Ancient Rights in Ancient Forests
Ancient Rights in Ancient Forests
The ancient forests of Europe are recognised as making significant contributions to biodiversity, landscape, recreation, tourism, climate, flood control, and other ecological services alongside their value for timber. Such forests are often the product of centuries or millennia of multi-purpose exploitation, shared by communities through the exercise of common use-rights. A comprehension of historic use adds a social dimension to the cultural importance placed on such forests, and provides the context of management which has generated the biodiversity and environmental features valued today, which modern conservation effort may need to emulate. The hunting forests, through their resistance to change until modern times, exemplify a situation appertaining throughout much of European history, with local settlements deriving their basic needs from a complex mixture of shared and exclusive resources.

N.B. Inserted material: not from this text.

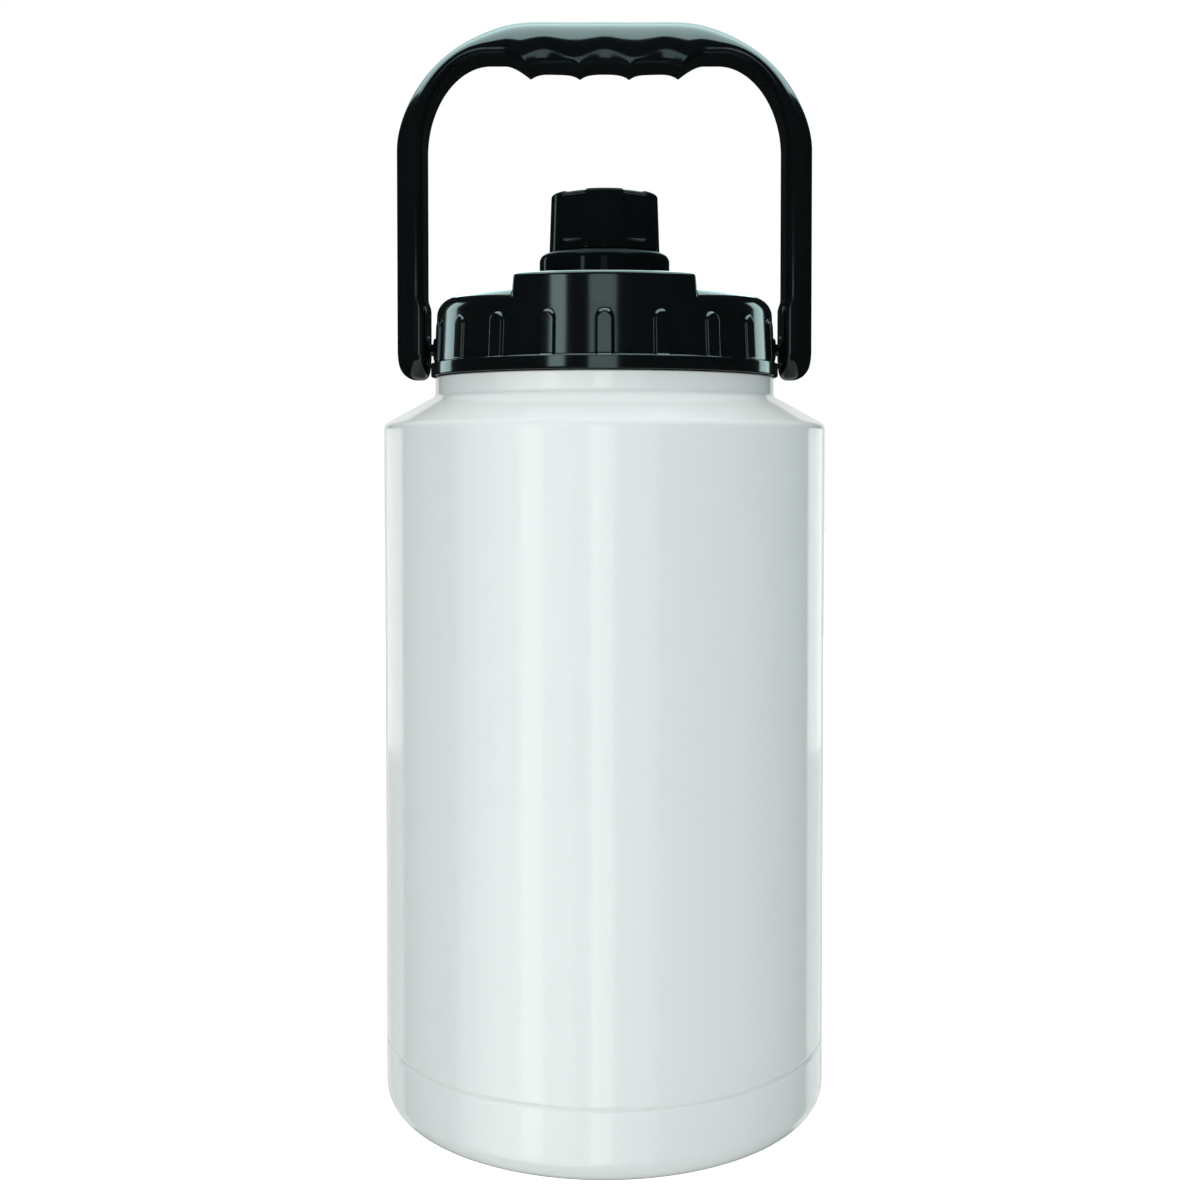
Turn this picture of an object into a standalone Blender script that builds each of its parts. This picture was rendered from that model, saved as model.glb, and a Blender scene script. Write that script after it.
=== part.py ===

Early societies established rules or laws which governed the ability to extract such goods, hence ascribing (and limiting) the notion of defendable ‘rights’. The significance of different commodities (e.g. the relative importance of pastoral, hunted or harvested goods), and the proportion of shared and exclusive resources, fluctuated through time. Tensions would arise within and between communities, when the exercise of certain rights affected the entitlements and interests of others. However, the commons and shared use-rights remained an enduring feature of the hunting forests for more than half a millennium. This chapter examines how hereditary use helped shape the royal hunting forests, drawing especially on examples taken from the Forest of Savernake in central southern England. It also makes comparisons with the New Forest, near the southern English coast, one of the few surviving examples of the royal forests.